EXTRACTED MATERIAL
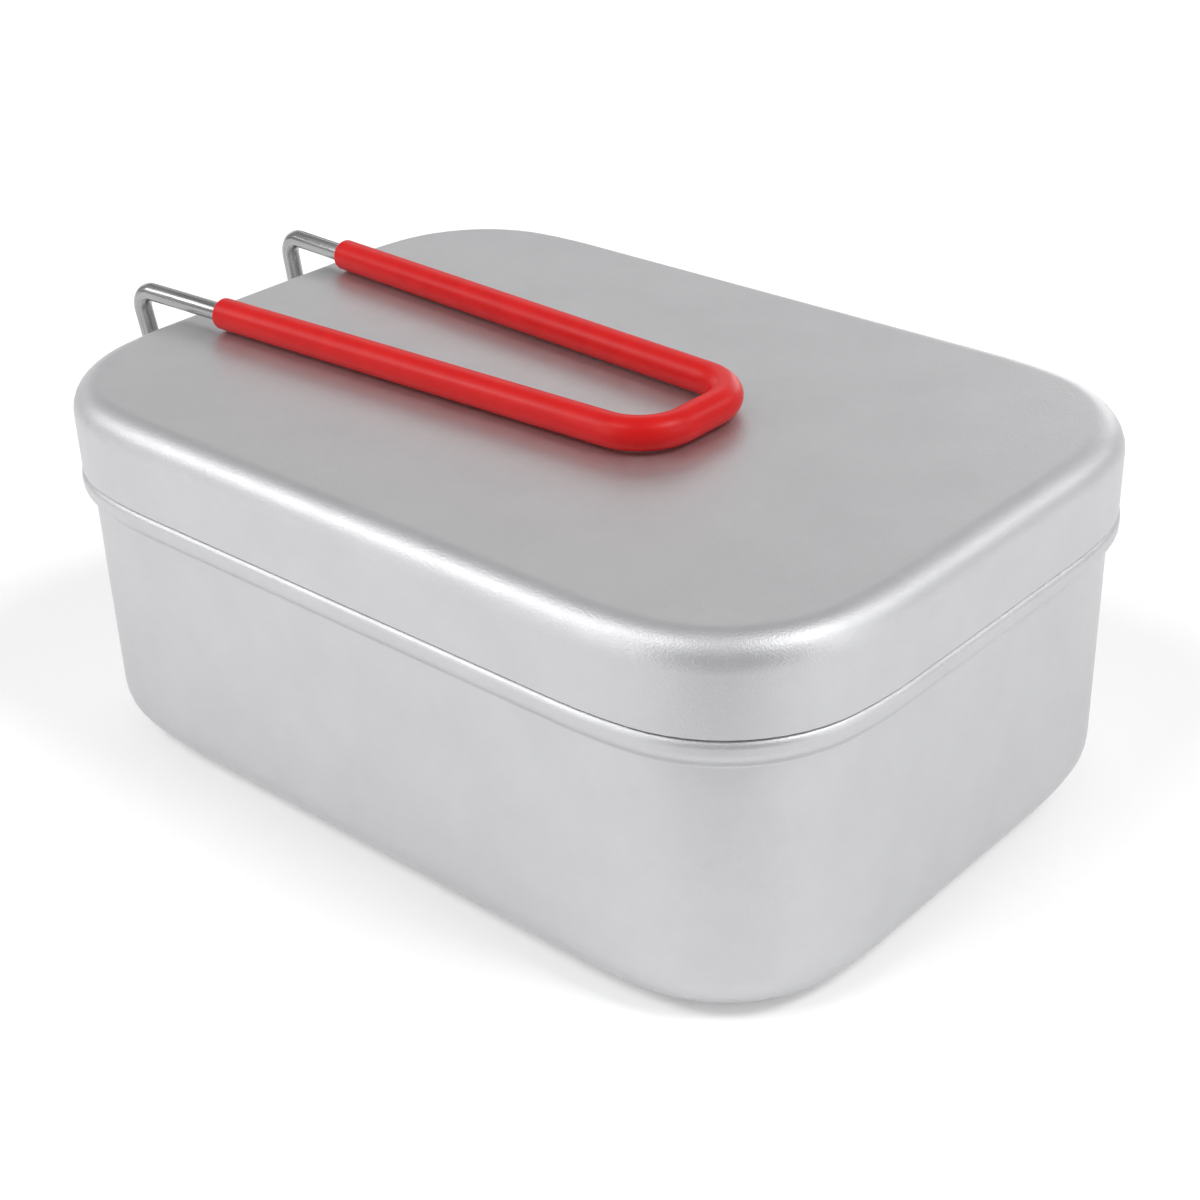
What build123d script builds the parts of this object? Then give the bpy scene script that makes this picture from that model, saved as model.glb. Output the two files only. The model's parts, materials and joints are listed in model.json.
* * *
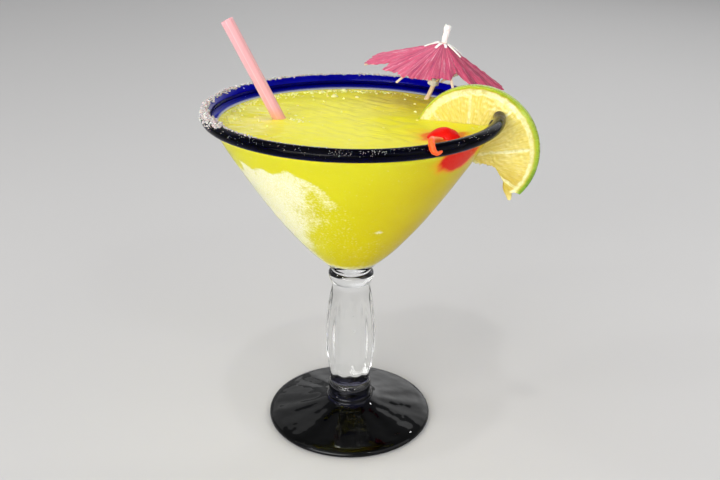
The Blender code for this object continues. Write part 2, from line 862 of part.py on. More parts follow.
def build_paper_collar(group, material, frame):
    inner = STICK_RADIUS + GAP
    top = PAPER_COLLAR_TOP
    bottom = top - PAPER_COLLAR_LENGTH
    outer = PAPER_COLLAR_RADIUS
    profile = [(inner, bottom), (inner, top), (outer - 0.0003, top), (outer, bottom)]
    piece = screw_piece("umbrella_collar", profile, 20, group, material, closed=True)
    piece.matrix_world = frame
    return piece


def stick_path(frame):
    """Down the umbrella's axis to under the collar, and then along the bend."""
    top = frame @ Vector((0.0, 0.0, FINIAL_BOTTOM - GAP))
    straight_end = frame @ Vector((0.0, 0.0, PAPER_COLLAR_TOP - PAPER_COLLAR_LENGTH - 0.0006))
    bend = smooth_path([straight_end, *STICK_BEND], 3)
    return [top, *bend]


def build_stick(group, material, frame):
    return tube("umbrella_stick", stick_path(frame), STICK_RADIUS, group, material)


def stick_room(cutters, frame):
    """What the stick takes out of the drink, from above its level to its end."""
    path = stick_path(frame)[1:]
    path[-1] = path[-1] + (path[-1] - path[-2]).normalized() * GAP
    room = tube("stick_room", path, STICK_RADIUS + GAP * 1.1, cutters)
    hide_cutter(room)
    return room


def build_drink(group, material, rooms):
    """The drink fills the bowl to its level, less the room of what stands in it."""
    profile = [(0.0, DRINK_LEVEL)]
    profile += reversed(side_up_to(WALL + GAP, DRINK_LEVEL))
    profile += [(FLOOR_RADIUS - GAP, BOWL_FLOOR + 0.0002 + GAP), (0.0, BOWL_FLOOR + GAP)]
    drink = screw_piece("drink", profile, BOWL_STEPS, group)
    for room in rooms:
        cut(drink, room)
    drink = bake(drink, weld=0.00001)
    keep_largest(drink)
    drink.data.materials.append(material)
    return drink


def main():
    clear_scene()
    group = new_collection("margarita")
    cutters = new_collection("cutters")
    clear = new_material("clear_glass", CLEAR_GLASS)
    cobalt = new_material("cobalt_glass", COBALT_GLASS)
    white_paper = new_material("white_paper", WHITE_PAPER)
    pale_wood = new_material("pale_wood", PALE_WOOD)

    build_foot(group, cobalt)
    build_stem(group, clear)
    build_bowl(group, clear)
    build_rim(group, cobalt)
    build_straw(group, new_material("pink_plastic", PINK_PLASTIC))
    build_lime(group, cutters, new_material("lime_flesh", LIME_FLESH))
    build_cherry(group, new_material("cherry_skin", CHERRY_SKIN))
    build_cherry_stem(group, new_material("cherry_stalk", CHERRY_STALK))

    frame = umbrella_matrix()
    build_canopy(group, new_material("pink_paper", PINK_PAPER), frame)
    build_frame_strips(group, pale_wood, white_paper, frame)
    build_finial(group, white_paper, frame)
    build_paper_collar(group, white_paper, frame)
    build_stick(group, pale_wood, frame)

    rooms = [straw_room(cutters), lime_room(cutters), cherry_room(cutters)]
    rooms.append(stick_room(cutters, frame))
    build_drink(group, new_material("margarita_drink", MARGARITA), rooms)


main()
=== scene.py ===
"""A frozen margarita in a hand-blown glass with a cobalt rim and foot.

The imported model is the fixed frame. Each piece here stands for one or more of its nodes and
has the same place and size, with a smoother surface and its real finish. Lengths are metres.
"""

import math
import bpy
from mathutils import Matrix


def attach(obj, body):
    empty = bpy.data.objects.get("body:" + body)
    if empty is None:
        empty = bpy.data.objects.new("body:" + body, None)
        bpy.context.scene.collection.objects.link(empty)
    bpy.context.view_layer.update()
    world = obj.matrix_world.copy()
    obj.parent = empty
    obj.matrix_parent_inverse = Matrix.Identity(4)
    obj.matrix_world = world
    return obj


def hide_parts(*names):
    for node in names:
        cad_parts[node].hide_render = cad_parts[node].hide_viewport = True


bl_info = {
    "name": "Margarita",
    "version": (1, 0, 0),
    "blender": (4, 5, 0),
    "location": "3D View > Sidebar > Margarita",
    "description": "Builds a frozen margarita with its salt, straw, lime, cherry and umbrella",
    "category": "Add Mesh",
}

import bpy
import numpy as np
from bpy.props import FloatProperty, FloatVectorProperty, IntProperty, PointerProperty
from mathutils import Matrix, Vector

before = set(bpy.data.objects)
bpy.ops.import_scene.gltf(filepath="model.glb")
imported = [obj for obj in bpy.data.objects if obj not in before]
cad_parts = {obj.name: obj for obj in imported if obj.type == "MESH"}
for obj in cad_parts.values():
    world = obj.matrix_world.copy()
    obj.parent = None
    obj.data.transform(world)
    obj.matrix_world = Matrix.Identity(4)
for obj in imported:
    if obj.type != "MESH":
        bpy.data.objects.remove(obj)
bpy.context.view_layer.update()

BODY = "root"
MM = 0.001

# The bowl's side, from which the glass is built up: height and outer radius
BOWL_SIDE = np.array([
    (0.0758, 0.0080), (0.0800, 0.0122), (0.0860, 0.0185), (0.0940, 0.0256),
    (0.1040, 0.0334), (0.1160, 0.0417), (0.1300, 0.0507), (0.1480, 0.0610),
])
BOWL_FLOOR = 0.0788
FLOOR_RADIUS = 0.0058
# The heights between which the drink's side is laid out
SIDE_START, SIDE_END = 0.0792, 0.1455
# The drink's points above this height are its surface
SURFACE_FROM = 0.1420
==
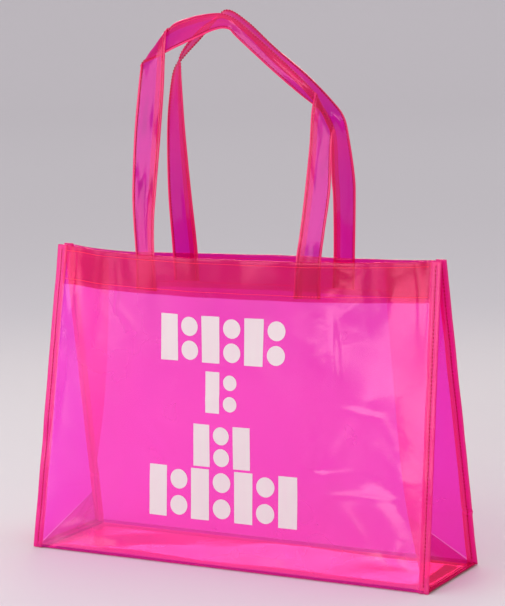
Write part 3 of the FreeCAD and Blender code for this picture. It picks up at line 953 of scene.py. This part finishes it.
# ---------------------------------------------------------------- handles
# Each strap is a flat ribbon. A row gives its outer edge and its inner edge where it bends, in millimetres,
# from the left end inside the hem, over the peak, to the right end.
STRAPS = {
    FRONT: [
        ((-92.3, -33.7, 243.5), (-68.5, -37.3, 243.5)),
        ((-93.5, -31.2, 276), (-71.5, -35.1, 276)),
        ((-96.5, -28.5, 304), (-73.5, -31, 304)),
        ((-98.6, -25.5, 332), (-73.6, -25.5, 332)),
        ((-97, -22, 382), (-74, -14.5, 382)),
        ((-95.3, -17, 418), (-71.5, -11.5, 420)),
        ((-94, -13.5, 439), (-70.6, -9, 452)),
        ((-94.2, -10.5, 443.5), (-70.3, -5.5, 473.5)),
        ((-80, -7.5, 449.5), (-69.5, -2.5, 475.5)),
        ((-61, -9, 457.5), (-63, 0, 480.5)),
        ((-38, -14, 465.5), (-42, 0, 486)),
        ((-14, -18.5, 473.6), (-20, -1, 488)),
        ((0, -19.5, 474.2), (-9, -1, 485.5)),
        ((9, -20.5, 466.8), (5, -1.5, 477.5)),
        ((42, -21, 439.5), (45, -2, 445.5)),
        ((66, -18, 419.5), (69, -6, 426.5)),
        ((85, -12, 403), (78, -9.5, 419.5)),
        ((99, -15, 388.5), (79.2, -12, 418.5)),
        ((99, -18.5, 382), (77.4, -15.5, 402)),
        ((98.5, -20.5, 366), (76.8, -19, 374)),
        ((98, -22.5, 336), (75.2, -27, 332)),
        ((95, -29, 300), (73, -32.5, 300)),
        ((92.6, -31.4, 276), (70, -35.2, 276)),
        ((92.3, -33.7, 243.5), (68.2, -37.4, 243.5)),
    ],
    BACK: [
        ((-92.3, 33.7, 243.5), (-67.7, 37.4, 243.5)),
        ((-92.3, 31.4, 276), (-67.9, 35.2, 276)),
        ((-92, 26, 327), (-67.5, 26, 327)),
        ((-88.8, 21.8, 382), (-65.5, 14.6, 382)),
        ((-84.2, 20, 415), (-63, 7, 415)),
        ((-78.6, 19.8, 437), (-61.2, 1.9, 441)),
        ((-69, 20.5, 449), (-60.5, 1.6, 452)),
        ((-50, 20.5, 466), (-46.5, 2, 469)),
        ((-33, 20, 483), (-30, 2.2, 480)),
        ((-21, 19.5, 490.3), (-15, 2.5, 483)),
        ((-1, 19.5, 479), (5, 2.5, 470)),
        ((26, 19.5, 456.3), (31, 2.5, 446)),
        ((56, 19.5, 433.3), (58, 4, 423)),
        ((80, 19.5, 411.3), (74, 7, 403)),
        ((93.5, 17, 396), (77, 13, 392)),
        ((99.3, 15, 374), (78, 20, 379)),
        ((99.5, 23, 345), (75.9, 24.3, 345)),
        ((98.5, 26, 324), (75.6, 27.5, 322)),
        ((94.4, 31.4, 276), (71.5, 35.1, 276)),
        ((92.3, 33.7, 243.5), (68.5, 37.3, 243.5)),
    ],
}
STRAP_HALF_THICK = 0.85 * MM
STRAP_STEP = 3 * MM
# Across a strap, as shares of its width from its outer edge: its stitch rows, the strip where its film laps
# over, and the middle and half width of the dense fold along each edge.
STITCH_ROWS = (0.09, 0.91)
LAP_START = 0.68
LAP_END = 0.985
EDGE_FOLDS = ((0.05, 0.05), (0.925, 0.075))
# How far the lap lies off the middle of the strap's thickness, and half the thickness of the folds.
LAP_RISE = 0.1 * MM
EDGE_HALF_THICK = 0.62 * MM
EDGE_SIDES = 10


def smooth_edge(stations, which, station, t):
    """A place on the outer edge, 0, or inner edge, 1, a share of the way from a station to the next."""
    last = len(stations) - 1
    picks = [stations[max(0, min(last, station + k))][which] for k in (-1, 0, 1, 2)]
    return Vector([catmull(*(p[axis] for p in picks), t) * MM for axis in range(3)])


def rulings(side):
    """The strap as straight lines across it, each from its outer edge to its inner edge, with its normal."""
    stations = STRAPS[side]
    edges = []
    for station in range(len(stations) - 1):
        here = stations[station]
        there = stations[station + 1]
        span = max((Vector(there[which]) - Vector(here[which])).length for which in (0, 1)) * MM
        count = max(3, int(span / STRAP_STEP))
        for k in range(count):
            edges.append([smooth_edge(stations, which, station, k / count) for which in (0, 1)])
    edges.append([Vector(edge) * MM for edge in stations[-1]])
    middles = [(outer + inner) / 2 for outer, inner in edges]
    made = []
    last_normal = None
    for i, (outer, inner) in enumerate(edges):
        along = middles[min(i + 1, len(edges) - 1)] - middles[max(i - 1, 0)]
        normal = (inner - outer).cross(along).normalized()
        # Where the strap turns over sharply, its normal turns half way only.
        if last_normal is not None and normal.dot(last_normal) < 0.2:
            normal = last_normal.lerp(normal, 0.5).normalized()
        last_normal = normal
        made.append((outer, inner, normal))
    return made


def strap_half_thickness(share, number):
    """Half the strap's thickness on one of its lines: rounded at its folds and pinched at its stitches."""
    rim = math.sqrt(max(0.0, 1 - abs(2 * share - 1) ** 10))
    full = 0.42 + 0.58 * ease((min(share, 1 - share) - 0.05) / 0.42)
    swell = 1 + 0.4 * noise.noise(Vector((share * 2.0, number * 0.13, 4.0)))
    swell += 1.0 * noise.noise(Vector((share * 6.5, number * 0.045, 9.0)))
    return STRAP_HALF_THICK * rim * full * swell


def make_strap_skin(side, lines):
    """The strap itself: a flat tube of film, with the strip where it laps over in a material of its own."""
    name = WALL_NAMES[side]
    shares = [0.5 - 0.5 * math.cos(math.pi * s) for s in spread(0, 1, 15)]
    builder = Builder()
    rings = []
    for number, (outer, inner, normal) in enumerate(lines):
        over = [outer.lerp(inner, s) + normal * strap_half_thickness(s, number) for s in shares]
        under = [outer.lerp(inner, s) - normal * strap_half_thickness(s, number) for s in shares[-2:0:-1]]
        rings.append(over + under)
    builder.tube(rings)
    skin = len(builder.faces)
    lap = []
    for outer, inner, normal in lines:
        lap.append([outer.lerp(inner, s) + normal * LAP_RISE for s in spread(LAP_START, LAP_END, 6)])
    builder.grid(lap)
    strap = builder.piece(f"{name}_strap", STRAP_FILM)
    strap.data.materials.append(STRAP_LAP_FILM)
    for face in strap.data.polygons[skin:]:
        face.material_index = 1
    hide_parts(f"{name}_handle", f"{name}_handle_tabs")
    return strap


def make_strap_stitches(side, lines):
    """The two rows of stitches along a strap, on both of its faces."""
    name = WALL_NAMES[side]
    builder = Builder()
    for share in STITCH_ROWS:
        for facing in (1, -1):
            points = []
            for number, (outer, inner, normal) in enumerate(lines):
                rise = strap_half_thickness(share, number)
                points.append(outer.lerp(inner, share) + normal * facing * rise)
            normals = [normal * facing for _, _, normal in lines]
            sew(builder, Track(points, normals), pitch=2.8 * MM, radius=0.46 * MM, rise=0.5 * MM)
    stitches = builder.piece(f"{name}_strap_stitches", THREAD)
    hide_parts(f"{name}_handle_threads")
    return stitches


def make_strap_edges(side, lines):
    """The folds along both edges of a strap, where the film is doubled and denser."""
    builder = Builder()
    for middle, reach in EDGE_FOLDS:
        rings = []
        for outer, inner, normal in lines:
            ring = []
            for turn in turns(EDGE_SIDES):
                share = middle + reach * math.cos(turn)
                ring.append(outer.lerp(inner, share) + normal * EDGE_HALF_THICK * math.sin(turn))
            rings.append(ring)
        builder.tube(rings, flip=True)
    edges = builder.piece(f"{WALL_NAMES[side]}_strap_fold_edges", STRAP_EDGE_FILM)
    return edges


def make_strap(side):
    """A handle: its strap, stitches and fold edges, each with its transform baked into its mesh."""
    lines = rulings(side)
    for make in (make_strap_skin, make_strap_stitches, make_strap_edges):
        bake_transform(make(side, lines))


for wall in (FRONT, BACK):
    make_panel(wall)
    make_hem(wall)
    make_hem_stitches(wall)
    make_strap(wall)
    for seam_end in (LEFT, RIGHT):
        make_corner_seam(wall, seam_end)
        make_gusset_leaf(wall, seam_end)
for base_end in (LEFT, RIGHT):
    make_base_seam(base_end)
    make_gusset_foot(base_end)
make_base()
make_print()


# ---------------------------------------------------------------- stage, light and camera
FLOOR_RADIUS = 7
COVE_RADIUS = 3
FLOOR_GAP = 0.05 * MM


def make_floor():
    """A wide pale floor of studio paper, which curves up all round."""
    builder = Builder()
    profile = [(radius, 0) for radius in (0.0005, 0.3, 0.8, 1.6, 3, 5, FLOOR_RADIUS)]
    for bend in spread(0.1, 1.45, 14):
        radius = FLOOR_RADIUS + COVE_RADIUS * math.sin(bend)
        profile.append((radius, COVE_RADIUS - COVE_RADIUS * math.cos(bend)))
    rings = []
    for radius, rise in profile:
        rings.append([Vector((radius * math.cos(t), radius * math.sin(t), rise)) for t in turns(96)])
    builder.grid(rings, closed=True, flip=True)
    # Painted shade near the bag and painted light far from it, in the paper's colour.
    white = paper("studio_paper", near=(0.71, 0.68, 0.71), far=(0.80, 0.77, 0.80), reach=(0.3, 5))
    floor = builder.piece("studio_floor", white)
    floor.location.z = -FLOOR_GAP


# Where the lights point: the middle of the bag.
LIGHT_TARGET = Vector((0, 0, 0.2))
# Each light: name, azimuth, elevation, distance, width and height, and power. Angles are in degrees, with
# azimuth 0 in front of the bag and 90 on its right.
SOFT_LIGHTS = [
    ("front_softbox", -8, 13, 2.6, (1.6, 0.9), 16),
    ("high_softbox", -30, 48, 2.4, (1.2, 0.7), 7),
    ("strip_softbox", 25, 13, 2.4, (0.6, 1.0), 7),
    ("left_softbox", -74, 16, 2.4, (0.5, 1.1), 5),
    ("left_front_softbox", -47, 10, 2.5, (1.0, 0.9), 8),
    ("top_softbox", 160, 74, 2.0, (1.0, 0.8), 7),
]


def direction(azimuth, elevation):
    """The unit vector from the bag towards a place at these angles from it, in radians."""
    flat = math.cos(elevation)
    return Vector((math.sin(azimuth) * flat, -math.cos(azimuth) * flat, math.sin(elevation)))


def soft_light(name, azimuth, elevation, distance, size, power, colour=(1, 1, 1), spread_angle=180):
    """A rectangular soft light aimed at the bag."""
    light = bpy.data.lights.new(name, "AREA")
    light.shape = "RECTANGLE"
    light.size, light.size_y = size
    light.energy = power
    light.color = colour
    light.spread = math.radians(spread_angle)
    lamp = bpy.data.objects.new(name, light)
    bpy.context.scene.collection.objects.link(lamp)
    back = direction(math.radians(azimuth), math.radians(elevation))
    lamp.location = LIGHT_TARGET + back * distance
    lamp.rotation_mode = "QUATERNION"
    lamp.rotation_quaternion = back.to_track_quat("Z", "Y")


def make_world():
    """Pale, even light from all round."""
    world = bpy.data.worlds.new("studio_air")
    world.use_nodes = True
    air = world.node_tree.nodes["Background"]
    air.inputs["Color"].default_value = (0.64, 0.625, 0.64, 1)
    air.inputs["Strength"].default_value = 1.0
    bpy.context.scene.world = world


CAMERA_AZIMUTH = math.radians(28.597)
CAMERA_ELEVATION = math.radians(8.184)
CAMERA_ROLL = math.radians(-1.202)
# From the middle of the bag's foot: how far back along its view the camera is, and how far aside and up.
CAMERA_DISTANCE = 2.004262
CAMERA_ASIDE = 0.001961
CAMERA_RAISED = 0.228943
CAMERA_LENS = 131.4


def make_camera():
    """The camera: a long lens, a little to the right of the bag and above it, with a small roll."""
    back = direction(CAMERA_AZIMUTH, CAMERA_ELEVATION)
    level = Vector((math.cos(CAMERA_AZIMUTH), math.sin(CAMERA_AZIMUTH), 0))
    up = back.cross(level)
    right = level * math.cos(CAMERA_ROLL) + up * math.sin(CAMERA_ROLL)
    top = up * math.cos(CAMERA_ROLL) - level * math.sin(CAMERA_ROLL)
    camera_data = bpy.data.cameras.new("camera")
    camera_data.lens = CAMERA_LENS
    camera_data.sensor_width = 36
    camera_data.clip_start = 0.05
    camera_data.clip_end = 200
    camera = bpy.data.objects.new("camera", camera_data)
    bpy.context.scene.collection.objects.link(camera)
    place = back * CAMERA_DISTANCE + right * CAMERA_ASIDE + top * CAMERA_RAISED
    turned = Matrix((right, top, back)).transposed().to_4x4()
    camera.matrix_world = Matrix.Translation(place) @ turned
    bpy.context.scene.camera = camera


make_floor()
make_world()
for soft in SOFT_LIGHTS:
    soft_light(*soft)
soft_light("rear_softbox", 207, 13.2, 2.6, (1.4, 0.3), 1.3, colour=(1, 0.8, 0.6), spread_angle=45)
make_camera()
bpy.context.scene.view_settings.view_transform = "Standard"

WRITTEN PROBLEM
Examine the records and pull out every line where the string "type" occurs.

FULL ANSWER
cad_parts = {obj.name: obj for obj in imported if obj.type == "MESH"}
    if obj.type != "MESH":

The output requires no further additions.